Per Fairey's text, it addresses the volatility of giving the oil and gas industry too much power to manipulate politics despite dangers to the environment and climate change. He calls for funding renewable alternatives instead of subsidizing fossil fuels.

What figures does Fairey cite?

He cites approximately 25 billion in tax breaks and subsidies to the oil and gas industries, 238.7 million in industry-affiliated political donations since the 1990 cycle, the BP explosion and spill, and the overturning of California's zero-emissions law.

What are the edition details?

It is an 18 x 24 inch screen print, signed and numbered in an edition of 450, limited to one per person or household, published by Obey Giant and released February 27, 2014, at 45 dollars.
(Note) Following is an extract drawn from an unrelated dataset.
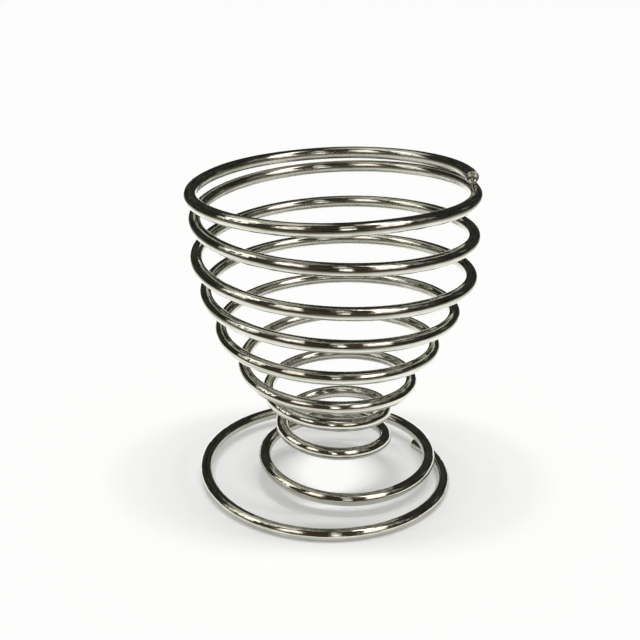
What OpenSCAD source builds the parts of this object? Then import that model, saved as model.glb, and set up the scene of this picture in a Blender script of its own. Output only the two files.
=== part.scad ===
// Egg cup wound from one length of polished round wire. The wire starts with a
// cut end at the rim, runs down as an open spiral that narrows to a waist, then
// flares out in two wide turns that make the foot. Each cut end is joined to the
// turn beside it by a weld bead.
// Millimetres, +Z up, standing on the plane Z = 0, axis of the cup on Z.

/* [Cup] */
// Outside diameter over the rim turns
rim_d = 50; // [46:0.5:54]
// Height from the table to the top of the rim
height = 56.8; // [53:0.2:62]
// Outside diameter at the waist
waist_d = 20; // [17:0.5:23]
// Height of the middle of the wire at the waist
waist_h = 8.6; // [7.8:0.2:10]
// Turns from the cut end at the rim down to the waist
cup_turns = 7.75; // [7:0.25:8.25]

/* [Foot] */
// Outside diameter of the foot ring
foot_d = 47; // [43:0.5:52]
// Turns from the waist to the cut end of the foot ring
foot_turns = 2.34; // [2.25:0.01:2.5]
// How far the middle of the cut end lies inside the turn above it
end_tuck = 0.1; // [0:0.05:0.8]
// Depth of the flat that the wire stands on
stand_flat = 0.22; // [0.1:0.02:0.4]

/* [Wire] */
// Diameter of the wire
wire_d = 2.2; // [1.8:0.1:2.5]
// Clear gap between two turns where a weld bead joins them
weld_gap = 0.48; // [0.42:0.02:0.8]
// Bevel around each cut end
end_bevel = 0.3; // [0.1:0.05:0.6]
// Diameter of the bead at the rim
rim_bead_d = 2.2; // [1.8:0.1:3]
// Diameter of the bead at the foot
foot_bead_d = 2.2; // [1.8:0.1:3]

/* [Hidden] */

// Rings in one turn of the wire and sides in each ring
rings_in_turn = 36;
wire_sides = 8;
// Faces around a round bead
bead_fn = 48;

// The rim from its cut end to the place straight below it, one turn on:
// turns, share of the rim's radius over the waist's, share of the step between them
rim_shares = [
    [0, 0.92, 1],
    [0.06, 0.94, 0.91],
    [0.2, 0.985, 0.61],
    [0.35, 1.005, 0.1],
    [0.5, 1.015, -0.27],
    [0.68, 1.005, -0.21],
    [0.85, 0.975, 0.07],
    [1, 0.96, 0]
];
// The wall of the cup below that place, down to the waist:
// share of its turns, of the radius over the waist's and of the height over it
wall_shares = [
    [0.025, 0.97, 0.98],
    [0.1, 0.97, 0.865],
    [0.175, 0.97, 0.825],
    [0.25, 0.965, 0.71],
    [0.32, 0.965, 0.665],
    [0.395, 0.83, 0.575],
    [0.47, 0.78, 0.51],
    [0.545, 0.665, 0.425],
    [0.62, 0.535, 0.375],
    [0.69, 0.415, 0.27],
    [0.765, 0.295, 0.225],
    [0.84, 0.115, 0.15],
    [0.915, 0.03, 0.085],
    [1, 0, 0]
];
// The flare from the waist to the turn that lies over the foot's cut end:
// share of its turns, of the radius it gains and of the height still to lose
flare_shares = [
    [0.2, 0.095, 0.79],
    [0.4, 0.18, 0.505],
    [0.6, 0.34, 0.21],
    [0.8, 0.645, -0.06],
    [1, 1, 0]
];
// The foot ring, which settles on the table and then bends in under that turn:
// turns after it, share of the radius gained and of the height still to lose
ring_shares = [
    [0.2, 0.9, 0.72],
    [0.38, 1.13, 0.52],
    [0.6, 1.145, 0],
    [0.85, 0.575, 0]
];
// Radius of the turn over the foot's cut end, between the waist and the foot ring
cross_share = 0.76;
// Step along the route, as a share of a turn, for taking its direction
step_share = 0.001;
// Turns that part one winding from the next when the gap is measured
apart_share = 0.5;

// Width of a ring over its corners, which its flat sides touch the round wire in
ring_w = wire_d / cos(180 / wire_sides);
rim_r = (rim_d - wire_d) / 2;
waist_r = (waist_d - wire_d) / 2;
foot_r = (foot_d - wire_d) / 2;
cross_r = waist_r + (foot_r - waist_r) * cross_share;
top_z = height - wire_d / 2;
second_z = top_z - ring_w - weld_gap;
foot_z = wire_d / 2 - stand_flat;
cross_z = foot_z + ring_w + weld_gap;
cross_turn = cup_turns + foot_turns - 1;
end_turn = cup_turns + foot_turns;

// Stations of the route: turns from the rim's cut end, radius, height
stations = concat(
    [for (s = rim_shares)
        [s[0], waist_r + (rim_r - waist_r) * s[1], second_z + (top_z - second_z) * s[2]]],
    [for (s = wall_shares)
        [1 + (cup_turns - 1) * s[0], waist_r + (rim_r - waist_r) * s[1], waist_h + (second_z - waist_h) * s[2]]],
    [for (s = flare_shares)
        [cup_turns + (foot_turns - 1) * s[0], waist_r + (cross_r - waist_r) * s[1], cross_z + (waist_h - cross_z) * s[2]]],
    [for (s = ring_shares)
        [cross_turn + s[0], cross_r + (foot_r - cross_r) * s[1], foot_z + (cross_z - foot_z) * s[2]]],
    [[end_turn, cross_r - end_tuck, foot_z]]
);
last_station = len(stations) - 1;

// Slope of column c between a station and the next one
function rise(c, k) =
    (stations[k + 1][c] - stations[k][c]) / (stations[k + 1][0] - stations[k][0]);
function span(k) = stations[k + 1][0] - stations[k][0];
// Slope at a station that never overshoots: level at a high or a low point
function slope(c, k) =
    k == 0 ? rise(c, 0) :
    k == last_station ? rise(c, k - 1) :
    rise(c, k - 1) * rise(c, k) <= 0 ? 0 :
    3 * (span(k - 1) + span(k)) / (
        (2 * span(k) + span(k - 1)) / rise(c, k - 1) +
        (span(k) + 2 * span(k - 1)) / rise(c, k));
slopes = [for (k = [0 : last_station]) [0, slope(1, k), slope(2, k)]];
function station_at(t, k = 0) =
    k >= last_station - 1 || t < stations[k + 1][0] ? k : station_at(t, k + 1);
// Radius (column 1) or height (column 2) of the route at t turns
function along(c, t) =
    let (k = station_at(t), h = span(k), u = (t - stations[k][0]) / h)
    (2 * pow(u, 3) - 3 * pow(u, 2) + 1) * stations[k][c]
    + (pow(u, 3) - 2 * pow(u, 2) + u) * h * slopes[k][c]
    + (3 * pow(u, 2) - 2 * pow(u, 3)) * stations[k + 1][c]
    + (pow(u, 3) - pow(u, 2)) * h * slopes[k + 1][c];
function route(t) =
    [along(1, t) * cos(360 * t), along(1, t) * sin(360 * t), along(2, t)];

function unit(v) = v / norm(v);
// Direction of the wire at t turns
function heading(t) =
    unit(route(min(t + step_share, end_turn)) - route(max(t - step_share, 0)));

// Rings of the wire: turns and width over corners, with a bevel at each cut end
ring_count = round(end_turn * rings_in_turn);
rim_bevel_turn = end_bevel / (2 * PI * along(1, 0));
foot_bevel_turn = end_bevel / (2 * PI * along(1, end_turn));
rings = concat(
    [[0, ring_w - 2 * end_bevel], [rim_bevel_turn, ring_w]],
    [for (k = [1 : ring_count - 1]) [end_turn * k / ring_count, ring_w]],
    [[end_turn - foot_bevel_turn, ring_w], [end_turn, ring_w - 2 * end_bevel]]
);
// A corner below the table slides along its sloping side until it is level with it
function stood(p, out) =
    p[2] >= 0 ? p :
    [p[0] - out[0] * p[2] / tan(360 / wire_sides), p[1] - out[1] * p[2] / tan(360 / wire_sides), 0];
function ring_points(ring) =
    let (
        middle = route(ring[0]),
        ahead = heading(ring[0]),
        out = unit(cross(ahead, [0, 0, 1])),
        up = cross(out, ahead)
    )
    [for (j = [0 : wire_sides - 1])
        let (a = 360 * (j + 0.5) / wire_sides)
        stood(middle + ring[1] / 2 * (cos(a) * out + sin(a) * up), sign(cos(a)) * out)];

// One stretch of the wire as a closed tube, from ring a to ring b
module wire_run(a, b) {
    n = wire_sides;
    m = b - a;
    points = [for (k = [a : b]) each ring_points(rings[k])];
    sides = [for (k = [0 : m - 1]) for (j = [0 : n - 1])
        let (p = k * n + j, q = k * n + (j + 1) % n)
        each [[p, q, p + n], [q, q + n, p + n]]];
    near_end = [for (j = [1 : n - 2]) [0, j + 1, j]];
    far_end = [for (j = [1 : n - 2]) [m * n, m * n + j, m * n + j + 1]];
    polyhedron(points = points, faces = concat(sides, near_end, far_end), convexity = 20);
}

// First ring at or after t turns
function ring_at(t) = min(len(rings) - 1, 1 + ceil(t / end_turn * ring_count));
// Each bead sits one wire back from its cut face
rim_weld_turn = wire_d / (2 * PI * along(1, 0));
foot_weld_turn = end_turn - wire_d / (2 * PI * along(1, end_turn));

// A bead between two turns, cut to the wire that it seats on
module bead(t, d) {
    difference() {
        translate((route(t) + route(t + 1)) / 2) sphere(d = d, $fn = bead_fn);
        wire_run(max(0, ring_at(t) - 2), ring_at(t) + 2);
        wire_run(ring_at(t + 1) - 3, min(len(rings) - 1, ring_at(t + 1) + 2));
    }
}

module spiral_wire() {
    color([0.74, 0.75, 0.77]) wire_run(0, len(rings) - 1);
}

module rim_weld() {
    color([0.86, 0.72, 0.42]) bead(rim_weld_turn, rim_bead_d);
}

module foot_weld() {
    color([0.50, 0.62, 0.80]) bead(foot_weld_turn - 1, foot_bead_d);
}

// Least gap between one winding and another, from ring middles to the run between rings
middles = [for (r = rings) route(r[0])];
function off_run(p, a, b) =
    let (u = max(0, min(1, (p - a) * (b - a) / ((b - a) * (b - a)))))
    norm(p - a - u * (b - a));
wire_gap = min([for (i = [0 : len(rings) - 2]) for (j = [0 : len(rings) - 2])
    if (rings[j][0] - rings[i][0] > apart_share) off_run(middles[i], middles[j], middles[j + 1])]) - ring_w;
echo(least_gap_between_windings = wire_gap);

spiral_wire();
rim_weld();
foot_weld();
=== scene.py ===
"""Looks of the wire egg cup: smooth chromed wire, its two cut ends and its two welds,
on a plain pale floor under soft studio light. Metres, +Z up, in the frame of the CAD part."""
import math

import bpy
import numpy as np
from mathutils import Matrix, Vector


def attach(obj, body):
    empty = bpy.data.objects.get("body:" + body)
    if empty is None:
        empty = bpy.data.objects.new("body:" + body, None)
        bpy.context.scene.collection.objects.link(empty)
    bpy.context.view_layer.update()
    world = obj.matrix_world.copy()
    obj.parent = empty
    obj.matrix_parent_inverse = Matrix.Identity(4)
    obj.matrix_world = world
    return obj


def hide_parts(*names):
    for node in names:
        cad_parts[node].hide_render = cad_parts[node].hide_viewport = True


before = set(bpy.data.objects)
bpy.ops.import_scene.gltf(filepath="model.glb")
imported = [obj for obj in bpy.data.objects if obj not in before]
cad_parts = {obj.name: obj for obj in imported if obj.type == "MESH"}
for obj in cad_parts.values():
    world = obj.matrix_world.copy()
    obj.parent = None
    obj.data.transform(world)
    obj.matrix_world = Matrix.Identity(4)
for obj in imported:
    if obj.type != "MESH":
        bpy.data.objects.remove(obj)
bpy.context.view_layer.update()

MM = 0.001               # metres in a millimetre

# ---- Sizes of the wire and its route, the same as in the CAD source, in millimetres and turns

WIRE_D = 2.2
RIM_D = 50.0
HEIGHT = 56.8
WAIST_D = 20.0
WAIST_H = 8.6
FOOT_D = 47.0
CUP_TURNS = 7.75
FOOT_TURNS = 2.34
END_TUCK = 0.1
STAND_FLAT = 0.22
CROSS_SHARE = 0.76
TOUCH_GAP = 0.04         # what parts two turns at a weld, which the solids keep further apart

# The rim: turns, share of its radius over the waist's, share of its step down to the second turn
RIM_SHARES = (
    (0, 0.92, 1), (0.06, 0.94, 0.91), (0.2, 0.985, 0.61), (0.35, 1.005, 0.1),
    (0.5, 1.015, -0.27), (0.68, 1.005, -0.21), (0.85, 0.975, 0.07), (1, 0.96, 0),
)
# The wall: share of its turns, of the radius over the waist's and of the height over it
WALL_SHARES = (
    (0.025, 0.97, 0.98), (0.1, 0.97, 0.865), (0.175, 0.97, 0.825), (0.25, 0.965, 0.71),
    (0.32, 0.965, 0.665), (0.395, 0.83, 0.575), (0.47, 0.78, 0.51), (0.545, 0.665, 0.425),
    (0.62, 0.535, 0.375), (0.69, 0.415, 0.27), (0.765, 0.295, 0.225), (0.84, 0.115, 0.15),
    (0.915, 0.03, 0.085), (1, 0, 0),
)
# The flare to the turn over the foot's cut end: share of its turns, of the radius it gains and
# of the height still to lose
FLARE_SHARES = (
    (0.2, 0.095, 0.79), (0.4, 0.18, 0.505), (0.6, 0.34, 0.21), (0.8, 0.645, -0.06), (1, 1, 0),
)
# The foot ring: turns after the flare, share of the radius gained and of the height still to lose
RING_SHARES = ((0.2, 0.9, 0.72), (0.38, 1.13, 0.52), (0.6, 1.145, 0), (0.85, 0.575, 0))

WIRE_R = WIRE_D / 2
RIM_R = (RIM_D - WIRE_D) / 2
WAIST_R = (WAIST_D - WIRE_D) / 2
FOOT_R = (FOOT_D - WIRE_D) / 2
CROSS_R = WAIST_R + (FOOT_R - WAIST_R) * CROSS_SHARE
TOP_Z = HEIGHT - WIRE_R
SECOND_Z = TOP_Z - WIRE_D - TOUCH_GAP
FOOT_Z = WIRE_R - STAND_FLAT
CROSS_Z = FOOT_Z + WIRE_D + TOUCH_GAP
CROSS_TURN = CUP_TURNS + FOOT_TURNS - 1
END_TURN = CUP_TURNS + FOOT_TURNS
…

How does the image use the building?

Fairey presents the building as a monolithic monument to industrial power, in the lineage of landmarks like the Chrysler and General Electric buildings, using it to symbolize how industrial dominance correlates to disproportionate political influence.

Related Works

About the Artist

Shepard Fairey portrait

Shepard Fairey (b. 1970, Charleston, South Carolina) is an American street artist, graphic designer, and activist, and a graduate of the Rhode Island School of Design. His 1989 “André the Giant Has a Posse” sticker grew into the global OBEY GIANT campaign — an ongoing experiment in propaganda, obedience, and visual culture. He reached worldwide recognition with the 2008 “Hope” portrait of Barack Obama, now held by the Smithsonian National Portrait Gallery. Across screen prints, stencils, murals, and collage, Fairey channels propaganda aesthetics toward themes of peace, justice, environmentalism, and civil rights. His work is in the collections of the Museum of Modern Art, the Victoria & Albert Museum, and LACMA.